• Challenge
Give back the full material, exactly as it reads.

• Information supplied
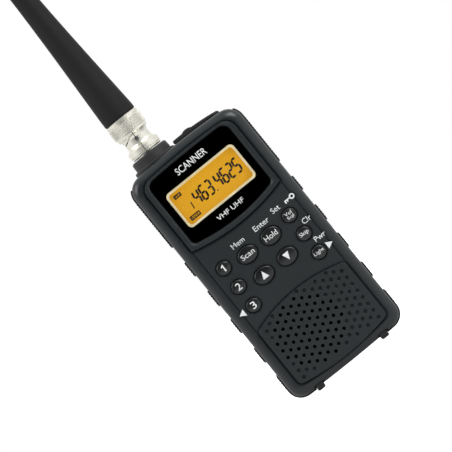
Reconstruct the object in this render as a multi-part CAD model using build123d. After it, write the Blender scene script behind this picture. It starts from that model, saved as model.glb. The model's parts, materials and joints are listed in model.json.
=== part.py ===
from build123d import *
import math
import os

# Handheld radio scanner with a rubber whip antenna on a bayonet plug.
# It stands upright on its two feet: +Z is up, the display faces -Y and +X is the user's right hand.
# The origin is on the floor, at the middle of the overall box. Sizes are in millimetres.
# Heights given below are above the case's lowest line, and up() turns them into Z.
# Depths are behind the flat front of the case, and deep() turns them into Y.

# Case
case_half = 28.3
case_height = 115.4
case_depth = 27.0
wall = 1.8
top_sag = 1.65
bottom_sag = 0.6
top_corner = 7.0
bottom_corner = 6.0
front_round = 4.0
back_round = 4.4
seam_depth = 14.0
tongue_height = 1.0
seam_line = 0.35
screw_seat = 1.6
foot_height = 1.4
foot_x = 16.9
foot_wide = 3.6
foot_end = 1.3
grip_proud = 0.6
grip_front = 4.4

# Front panels
face_half = 24.1
grille_half = 23.8
face_proud = 0.35
hood_proud = 1.3
grille_proud = 0.8
window_half = 20.7
window_lip = 1.05
window_sink = 1.0
window_thick = 1.2
mask_thick = 0.15

# Outlines of the raised grille and hood: lowest height, its sag, highest height, its sag
grille_rise = (2.8, 2.4, 38.4, 4.2)
hood_rise = (72.7, 3.3, 112.0, 0.9)
window_rise = (76.0, 2.6, 109.9, 0.5)

# Display
lcd_left = -17.8
lcd_right = 17.6
lcd_low = 84.1
lcd_high = 101.5
lcd_border = 1.0
lcd_corner = 2.0

# Keys: width and height of both sizes, then the heights of their rows and the places of their columns
small_key = (6.3, 5.8)
large_key = (8.9, 6.9)
key_gap = 0.45
key_travel = 0.8
key_proud = 0.9
key_flange = 0.6
mat_front = 4.3
key_rows_outer = (63.0, 53.3, 43.5)
key_rows_inner = (61.3, 50.4)
outer_key_x = 17.4
inner_key_x = 6.15

# Loudspeaker grille
speaker_x = -5.75
speaker_height = 21.2
hole_radius = 0.78
column_step = 2.83
row_step = 3.466
sound_radius = 15.3
dimple_depth = 0.25
speaker_radius = 16.0

# Batteries
cell_radius = 7.1
cell_length = 49.3
cell_x = 7.6
cell_depth = 18.0
cell_foot = 8.2
cell_nub = 1.0
plate_thick = 0.5
door_half = 17.4
door_low = 6.9
door_high = 61.5
door_thick = 1.6
door_gap = 0.35

# Boards
board_thick = 1.2

# Antenna
antenna_x = -11.6
antenna_depth = 14.0
collar_top = 120.2
sleeve_low = 120.7
sleeve_high = 138.4
lug_height = 127.5
bayonet_lift = 2.0
jack_radius = 4.8
jack_top = 131.6
jack_bore = 4.1
whip_low = 138.6
whip_tip = 262.0

# Top sockets under the rubber cover
earphone_x = 4.6
power_x = 13.6
cover_left = -1.0
cover_right = 22.0
cover_half = 7.0
cover_gap = 0.3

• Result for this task
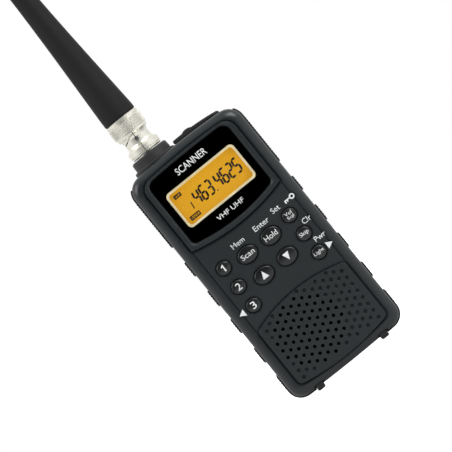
Reconstruct the object in this render as a multi-part CAD model using build123d. After it, write the Blender scene script behind this picture. It starts from that model, saved as model.glb. The model's parts, materials and joints are listed in model.json.
=== part.py ===
from build123d import *
import math
import os

# Handheld radio scanner with a rubber whip antenna on a bayonet plug.
# It stands upright on its two feet: +Z is up, the display faces -Y and +X is the user's right hand.
# The origin is on the floor, at the middle of the overall box. Sizes are in millimetres.
# Heights given below are above the case's lowest line, and up() turns them into Z.
# Depths are behind the flat front of the case, and deep() turns them into Y.

# Case
case_half = 28.3
case_height = 115.4
case_depth = 27.0
wall = 1.8
top_sag = 1.65
bottom_sag = 0.6
top_corner = 7.0
bottom_corner = 6.0
front_round = 4.0
back_round = 4.4
seam_depth = 14.0
tongue_height = 1.0
seam_line = 0.35
screw_seat = 1.6
foot_height = 1.4
foot_x = 16.9
foot_wide = 3.6
foot_end = 1.3
grip_proud = 0.6
grip_front = 4.4

# Front panels
face_half = 24.1
grille_half = 23.8
face_proud = 0.35
hood_proud = 1.3
grille_proud = 0.8
window_half = 20.7
window_lip = 1.05
window_sink = 1.0
window_thick = 1.2
mask_thick = 0.15

# Outlines of the raised grille and hood: lowest height, its sag, highest height, its sag
grille_rise = (2.8, 2.4, 38.4, 4.2)
hood_rise = (72.7, 3.3, 112.0, 0.9)
window_rise = (76.0, 2.6, 109.9, 0.5)

# Display
lcd_left = -17.8
lcd_right = 17.6
lcd_low = 84.1
lcd_high = 101.5
lcd_border = 1.0
lcd_corner = 2.0

# Keys: width and height of both sizes, then the heights of their rows and the places of their columns
small_key = (6.3, 5.8)
large_key = (8.9, 6.9)
key_gap = 0.45
key_travel = 0.8
key_proud = 0.9
key_flange = 0.6
mat_front = 4.3
key_rows_outer = (63.0, 53.3, 43.5)
key_rows_inner = (61.3, 50.4)
outer_key_x = 17.4
inner_key_x = 6.15

# Loudspeaker grille
speaker_x = -5.75
speaker_height = 21.2
hole_radius = 0.78
column_step = 2.83
row_step = 3.466
sound_radius = 15.3
dimple_depth = 0.25
speaker_radius = 16.0

# Batteries
cell_radius = 7.1
cell_length = 49.3
cell_x = 7.6
cell_depth = 18.0
cell_foot = 8.2
cell_nub = 1.0
plate_thick = 0.5
door_half = 17.4
door_low = 6.9
door_high = 61.5
door_thick = 1.6
door_gap = 0.35

# Boards
board_thick = 1.2

# Antenna
antenna_x = -11.6
antenna_depth = 14.0
collar_top = 120.2
sleeve_low = 120.7
sleeve_high = 138.4
lug_height = 127.5
bayonet_lift = 2.0
jack_radius = 4.8
jack_top = 131.6
jack_bore = 4.1
whip_low = 138.6
whip_tip = 262.0

# Top sockets under the rubber cover
earphone_x = 4.6
power_x = 13.6
cover_left = -1.0
cover_right = 22.0
cover_half = 7.0
cover_gap = 0.3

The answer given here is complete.